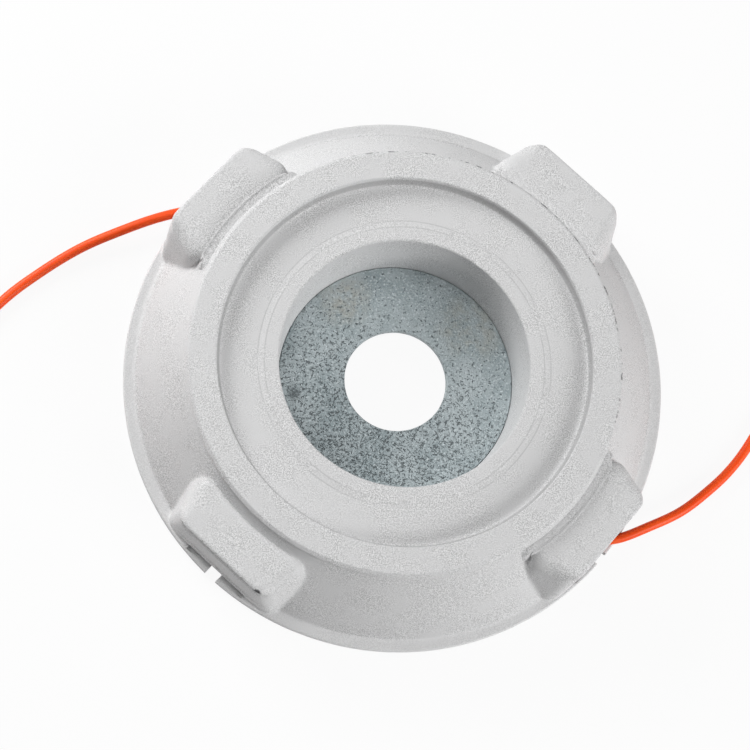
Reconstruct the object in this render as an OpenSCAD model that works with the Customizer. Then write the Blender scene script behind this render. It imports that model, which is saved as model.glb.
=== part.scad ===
// Fixed-line trimmer head: a hollow die-cast disc with four raised lugs, a deep central cup for the
// drive nut, a steel clamping plate let into the hub, and one length of round nylon line.
// Millimetres. +Z points out of the cup, away from the gearbox. The origin is on the spin axis, in
// the plane of the open back.

/* [Disc] */
// Diameter over the rim
head_d = 134; // [130:1:150]
// Thickness of the flat rim
rim_t = 2.3; // [1.8:0.1:3]
// Width of the flat land outside the foot of the cone
rim_land = 3; // [2:0.5:4]
// Height of the raised ring above the back plane
head_h = 24.4; // [23:0.2:27]
// Outer diameter of the raised ring
ring_d = 104.8; // [102:0.2:106]
// Width of the raised ring
ring_w = 7.1; // [5:0.1:9]
// Bevel on the outer edge of the ring
ring_bevel = 0.8; // [0.4:0.1:1.2]
// Depth of the round tray inside the ring
tray_depth = 3.6; // [2.5:0.1:4.5]
// Radius where the tray floor turns up into the ring
tray_r = 2.7; // [1:0.1:3]
// Thickness of the cast walls
wall_t = 3.4; // [2.8:0.1:4]

/* [Cup] */
// Diameter of the cup at its mouth
mouth_d = 60.6; // [57:0.2:62]
// Diameter of the cup at the plate
cup_d = 58.4; // [56:0.2:60]
// Width of the raised lip round the mouth
lip_w = 3.5; // [2:0.1:4]
// Height of the lip above the tray floor
lip_rise = 0.27; // [0.1:0.01:0.6]
// Width of the slope from the lip down to the tray floor
lip_slope = 1.6; // [0.5:0.1:2.5]
// Edge radius at the mouth
mouth_r = 0.6; // [0.3:0.1:1.2]

/* [Clamping plate] */
// Thickness of the steel plate
plate_t = 2; // [1.6:0.1:2.6]
// Bore for the gearbox spigot
bore_d = 25.4; // [20:0.2:30]
// Width of the plate hidden behind the cup wall
plate_seat = 3.8; // [2:0.1:5]
// Play between the plate's edge and its counterbore
plate_play = 0.05; // [0.02:0.01:0.2]
// Height of the plate's middle above the shoulder that the hub sits on
plate_step = 0.4; // [0.2:0.1:0.8]
// Gap between the plate's middle and the cup wall
plate_gap = 0.15; // [0.05:0.05:0.4]
// Wall of the hub round the counterbore
hub_wall = 4.2; // [3:0.1:6]

/* [Lugs] */
// Number of lugs
lug_count = 4; // [4, 2]
// Angle of the first lug
lug_angle = 47.2; // [30:0.1:60]
// Distance of a lug's flat outer face from the spin axis
lug_face = 65; // [64:0.1:65.5]
// Width of the groove between a lug and the ring
lug_gap = 1.9; // [1.5:0.1:2.5]
// Height of a lug's top at its outer edge
lug_h = 22.1; // [20:0.1:24]
// Fall of a lug's top towards the ring
lug_fall = 0.6; // [0.2:0.1:1]
// Half length of a lug at its outer foot
lug_half = 16; // [15:0.1:17]
// Angle by which a lug's ends close in towards the rim
lug_close = 19; // [10:1:24]
// Draft angle of a lug's ends
lug_draft = 11; // [6:1:14]
// Radius where a lug's top turns down into its ends
lug_shoulder = 5; // [3:0.5:6]
// Radius of the two corners beside the ring
lug_corner = 3.4; // [2:0.1:5]
// Break on the lug's outer top edge
lug_edge = 0.7; // [0.3:0.1:1.2]

/* [Line slots] */
// Width of a window at the rim's top face
window_w = 18.6; // [16:0.1:20]
// Width of a window at its upper edge
window_top_w = 15.6; // [13:0.1:17]
// Height of a window above the rim
window_h = 4.7; // [4.4:0.1:5.4]
// Width of the slit through the rim
slit_w = 3.4; // [3:0.1:4]
// Width of the hollow inside a lug
hollow_w = 26; // [21:0.5:27]

/* [Line] */
// Diameter of the nylon line
line_d = 2.4; // [2:0.1:2.7]

/* [Hidden] */
$fn = 96;

alloy = [0.78, 0.79, 0.80];
steel = [0.55, 0.58, 0.62];
orange = [1.0, 0.42, 0.12];

rim_r = head_d / 2;
ring_r = ring_d / 2;
cone_foot = rim_r - rim_land;
cone_drop = 1.4;
cone_top = head_h - ring_bevel - cone_drop;
cone_h = cone_top - rim_t;
cone_w = cone_foot - ring_r;
cone_len = norm([cone_w, cone_h]);
tray_z = head_h - tray_depth;
lip_z = tray_z + lip_rise;
mouth_rad = mouth_d / 2;
lip_r = mouth_rad + lip_w;
seat_r = cup_d / 2 + plate_seat;
hub_r = seat_r + hub_wall;
hub_draft = 1.4;
edge = 0.4;
core_r = 2;
over = 10;
shoulder_z = plate_t - plate_step;

// Where the inside of the cone wall is at height z: the outer cone moved in square to itself.
function core_at(z) = cone_foot - wall_t * cone_len / cone_h - (z - rim_t) * cone_w / cone_h;

lug_in = ring_r + lug_gap;
lug_top_in = lug_h - lug_fall;
lug_roof = lug_top_in - wall_t;
core_ceiling = head_h - wall_t;
core_floor = tray_z - wall_t;
hollow_out = core_at(0) - edge;

// Points of an arc about c from angle a0 to a1.
function arc(c, r, a0, a1, n = 6) =
    [for (i = [0:n]) c + r * [cos(a0 + (a1 - a0) * i / n), sin(a0 + (a1 - a0) * i / n)]];

// Half section of the solid disc, with the cup open and nothing cored out yet.
function disc_section() = concat(
    [[cup_d / 2, shoulder_z]],
    arc([mouth_rad + mouth_r, lip_z - mouth_r], mouth_r, 180, 90, 4),
    [[lip_r, lip_z], [lip_r + lip_slope, tray_z]],
    arc([ring_r - ring_w - edge - tray_r, tray_z + tray_r], tray_r, -90, 0),
    [[ring_r - ring_w - edge / 4, head_h - edge], [ring_r - ring_w + edge / 4, head_h],
     [ring_r - ring_bevel, head_h], [ring_r, head_h - ring_bevel], [ring_r, cone_top],
     [cone_foot, rim_t], [rim_r - edge, rim_t], [rim_r, rim_t - edge], [rim_r, edge],
     [rim_r - edge, 0], [seat_r, 0], [seat_r, shoulder_z]]);

// Half section of the ring-shaped hollow that is open at the back.
function core_section() = concat(
    [[hub_r, -over], [hub_r, 0]],
    arc([hub_r - hub_draft + core_r, core_floor - core_r], core_r, 180, 90, 4),
    [[ring_r - ring_w - wall_t, core_floor], [ring_r - ring_w, core_ceiling]],
    arc([core_at(core_ceiling - core_r) - core_r, core_ceiling - core_r], core_r, 90, 30, 4),
    [[core_at(0), 0], [core_at(0), -over]]);

module disc() {
    rotate_extrude()
        polygon(disc_section());
}

module core() {
    rotate_extrude()
        polygon(core_section());
}

// Everything on the inner side of one drafted lug end; side is 1 or -1.
module lug_end(side) {
    run = over + rim_r;
    lean = tan(lug_draft);
    turn = 90 - lug_draft;
    centre = [lug_half - lean * (lug_h - rim_t) - lug_shoulder * tan(turn / 2), lug_h - lug_shoulder];
    translate([lug_face, 0, 0])
        mirror([0, side < 0 ? 1 : 0, 0])
            rotate([0, 0, -lug_close])
                rotate([90, 0, -90])
                    translate([0, 0, -over])
                        linear_extrude(height = run)
                            mirror([1, 0, 0])
                                polygon(concat(
                                    [[-run, 0], [lug_half + lean * rim_t, 0]],
                                    arc(centre, lug_shoulder, lug_draft, 90),
                                    [[centre[0], lug_h + over], [-run, lug_h + over]]));
}

// Top of a lug: a shallow cone that falls towards the ring, with the concave inner face.
module lug_ring() {
    rotate_extrude()
        polygon([[lug_in, 1], [lug_in, lug_top_in - lug_edge], [lug_in + lug_edge, lug_top_in],
                 [rim_r + over, lug_h + lug_fall], [rim_r + over, 1]]);
}

// Flat outer face of a lug with its broken top edge, drawn as radius against height.
module lug_front() {
    rotate([90, 0, 0])
        translate([0, 0, -rim_r])
            linear_extrude(height = 2 * rim_r)
                polygon([[0, 0], [lug_face, 0], [lug_face, lug_h - 2 * lug_edge],
                         [lug_face - lug_edge, lug_h - lug_edge / 2], [lug_face - 2 * lug_edge, lug_h + lug_fall],
                         [0, lug_h + over]]);
}

// Plan of a lug where its two inner corners are rounded.
module lug_plan() {
    reach = lug_half + (lug_face - lug_in) * tan(lug_close) - 2;
    corner = [lug_in + lug_corner - 0.6, reach - lug_corner];
    linear_extrude(height = lug_h + over)
        polygon(concat(
            [[rim_r, -reach]],
            arc([corner[0], -corner[1]], lug_corner, -90, -180, 4),
            [[corner[0] - lug_corner, 0]],
            arc(corner, lug_corner, 180, 90, 4),
            [[rim_r, reach]]));
}

module lug() {
    intersection() {
        lug_ring();
        lug_front();
        lug_plan();
        lug_end(1);
        lug_end(-1);
    }
}

// T-shaped way out for the line: a window over the rim, the slit below it, and the lug's own hollow.
module line_slot() {
    translate([core_at(window_h + rim_t) - core_r, 0, 0])
        rotate([90, 0, 90])
            linear_extrude(height = rim_r)
                polygon([[-window_w / 2, rim_t], [window_w / 2, rim_t],
                         [window_top_w / 2, rim_t + window_h], [-window_top_w / 2, rim_t + window_h]]);
    translate([hub_r + core_r, -slit_w / 2, -over])
        cube([rim_r, slit_w, over + rim_t + edge]);
    translate([lug_in + wall_t / 2, -hollow_w / 2, -over])
        cube([hollow_out - lug_in - wall_t / 2, hollow_w, over + lug_roof]);
}

module each_lug() {
    for (i = [0:lug_count - 1])
        rotate([0, 0, lug_angle + i * 360 / lug_count])
            children();
}

module head_casting() {
    color(alloy)
        difference() {
            union() {
                disc();
                each_lug() lug();
            }
            core();
            each_lug() line_slot();
        }
}

module clamping_plate() {
    color(steel)
        difference() {
            union() {
                cylinder(r = seat_r - plate_play, h = shoulder_z);
                cylinder(r = cup_d / 2 - plate_gap, h = plate_t);
            }
            translate([0, 0, -over])
                cylinder(d = bore_d, h = plate_t + 2 * over);
        }
}

// The line lies loose beside the head, comes in over one lug's tongue, passes a quarter of the way
// round the hub and bends back out over the tongue of the opposite lug.
line_route = [
    [-120, -68, 1.25], [-123.5, -57, 1.25], [-125, -45, 1.25], [-124.5, -33, 1.25], [-121.5, -20, 1.25],
    [-116, -7, 1.25], [-108, 6, 1.25], [-97, 18.5, 1.25], [-88, 26, 1.3], [-78, 32.5, 1.9],
    [-68, 37, 2.8], [-58.5, 40.5, 3.5], [-50, 42.5, 3.6], [-42, 42.5, 3.5], [-32, 42, 2.3],
    [-20, 41.5, 1.4], [-8, 40.5, 1.25], [4, 39.5, 1.25], [15, 36.5, 1.25], [25, 30.5, 1.25],
    [33, 21.5, 1.25], [38, 10.5, 1.25], [39.5, -2, 1.25], [39.5, -14, 1.4], [40, -24, 2],
    [40.5, -31, 2.8], [43, -36.5, 3.5], [48, -39.5, 3.6], [54, -39.5, 3.6], [62, -36.5, 3.5],
    [70.5, -32.5, 2.6], [78, -27, 1.7], [84, -21.5, 1.3], [89.5, -14.5, 1.25], [97.5, -1.5, 1.25],
    [104, 14, 1.25], [108, 31, 1.25], [109, 48, 1.25], [107, 64, 1.25], [103.5, 77, 1.25]];
line_sides = 8;
line_steps = 2;

// A point on the smooth curve through a route, u counted in spans.
function on_route(p, u) =
    let (n = len(p) - 1, i = min(floor(u), n - 1), t = u - i, a = p[max(i - 1, 0)], b = p[i],
         c = p[i + 1], d = p[min(i + 2, n)])
    0.5 * (2 * b + t * (c - a) + t * t * (2 * a - 5 * b + 4 * c - d) + t * t * t * (3 * b - a - 3 * c + d));

function unit(v) = v / norm(v);

// One ring of the tube at u, square to the curve.
function ring_at(p, u, r) =
    let (near = 0.01, n = len(p) - 1, along = unit(on_route(p, min(u + near, n)) - on_route(p, max(u - near, 0))),
         side = unit(cross([0, 0, 1], along)), up = cross(along, side))
    [for (k = [0:line_sides - 1]) on_route(p, u) + r * (side * cos(k * 360 / line_sides) + up * sin(k * 360 / line_sides))];

module tube(p, r) {
    last = (len(p) - 1) * line_steps;
    points = [for (j = [0:last]) each ring_at(p, j / line_steps, r)];
    walls = [for (j = [0:last - 1], k = [0:line_sides - 1])
        let (a = j * line_sides + k, b = j * line_sides + (k + 1) % line_sides)
        [a, a + line_sides, b + line_sides, b]];
    ends = [[for (k = [0:line_sides - 1]) k], [for (k = [line_sides - 1:-1:0]) last * line_sides + k]];
    polyhedron(points, concat(walls, ends));
}

module trimmer_line() {
    color(orange)
        tube(line_route, line_d / 2);
}

head_casting();
clamping_plate();
trimmer_line();
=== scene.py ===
import math

import bpy
import numpy as np
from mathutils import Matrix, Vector


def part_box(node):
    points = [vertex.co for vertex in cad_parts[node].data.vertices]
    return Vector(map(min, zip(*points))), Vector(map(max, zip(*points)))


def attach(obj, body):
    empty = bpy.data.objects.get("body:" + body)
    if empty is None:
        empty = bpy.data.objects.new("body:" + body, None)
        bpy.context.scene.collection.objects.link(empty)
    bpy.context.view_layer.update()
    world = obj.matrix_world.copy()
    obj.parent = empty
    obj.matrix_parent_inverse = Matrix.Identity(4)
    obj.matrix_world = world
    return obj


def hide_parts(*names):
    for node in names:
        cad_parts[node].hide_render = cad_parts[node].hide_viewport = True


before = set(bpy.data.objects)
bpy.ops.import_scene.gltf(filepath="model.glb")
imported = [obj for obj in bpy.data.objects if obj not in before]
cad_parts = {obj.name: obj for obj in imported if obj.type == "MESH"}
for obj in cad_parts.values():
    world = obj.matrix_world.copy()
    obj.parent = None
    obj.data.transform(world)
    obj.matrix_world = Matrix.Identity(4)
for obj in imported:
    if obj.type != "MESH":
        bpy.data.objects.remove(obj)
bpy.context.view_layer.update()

# Camera: degrees, metres, and millimetres for the lens and its sensor
CAMERA_TILT = 15.15
CAMERA_AZIMUTH = 244.08
# Where it stands, measured along its own right, up and back from the origin
CAMERA_PLACE = (-0.004883, 0.001864, 0.5518)
LENS, SENSOR_WIDTH = 106.69, 36
NEAREST, FARTHEST = 0.01, 20


def set_up_camera():
    """Camera that looks down into the cup, tilted 15 degrees from the spin axis towards the lower left."""
    tilt, azimuth = math.radians(CAMERA_TILT), math.radians(CAMERA_AZIMUTH)
    flat = math.sin(tilt)
    towards = Vector((flat * math.cos(azimuth), flat * math.sin(azimuth), math.cos(tilt)))
    turn = towards.rotation_difference(Vector((0, 0, 1))).inverted()
    data = bpy.data.cameras.new("camera")
    data.sensor_width = SENSOR_WIDTH
    data.lens = LENS
    data.clip_start, data.clip_end = NEAREST, FARTHEST
    camera = bpy.data.objects.new("camera", data)
    camera.rotation_mode = "QUATERNION"
    camera.rotation_quaternion = turn
    camera.location = turn @ Vector(CAMERA_PLACE)
    bpy.context.scene.collection.objects.link(camera)
    bpy.context.scene.camera = camera


set_up_camera()

# Mesh helpers
SMOOTH_ANGLE, LINE_SMOOTH_ANGLE = 35.0, 40.0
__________
Do this: Starting at the line that holds "module tube(p, r)", copy each line exactly and stop after the line that holds "obj.parent = empty".

Response:
module tube(p, r) {
    last = (len(p) - 1) * line_steps;
    points = [for (j = [0:last]) each ring_at(p, j / line_steps, r)];
    walls = [for (j = [0:last - 1], k = [0:line_sides - 1])
        let (a = j * line_sides + k, b = j * line_sides + (k + 1) % line_sides)
        [a, a + line_sides, b + line_sides, b]];
    ends = [[for (k = [0:line_sides - 1]) k], [for (k = [line_sides - 1:-1:0]) last * line_sides + k]];
    polyhedron(points, concat(walls, ends));
}

module trimmer_line() {
    color(orange)
        tube(line_route, line_d / 2);
}

head_casting();
clamping_plate();
trimmer_line();
=== scene.py ===
import math

import bpy
import numpy as np
from mathutils import Matrix, Vector


def part_box(node):
    points = [vertex.co for vertex in cad_parts[node].data.vertices]
    return Vector(map(min, zip(*points))), Vector(map(max, zip(*points)))


def attach(obj, body):
    empty = bpy.data.objects.get("body:" + body)
    if empty is None:
        empty = bpy.data.objects.new("body:" + body, None)
        bpy.context.scene.collection.objects.link(empty)
    bpy.context.view_layer.update()
    world = obj.matrix_world.copy()
    obj.parent = empty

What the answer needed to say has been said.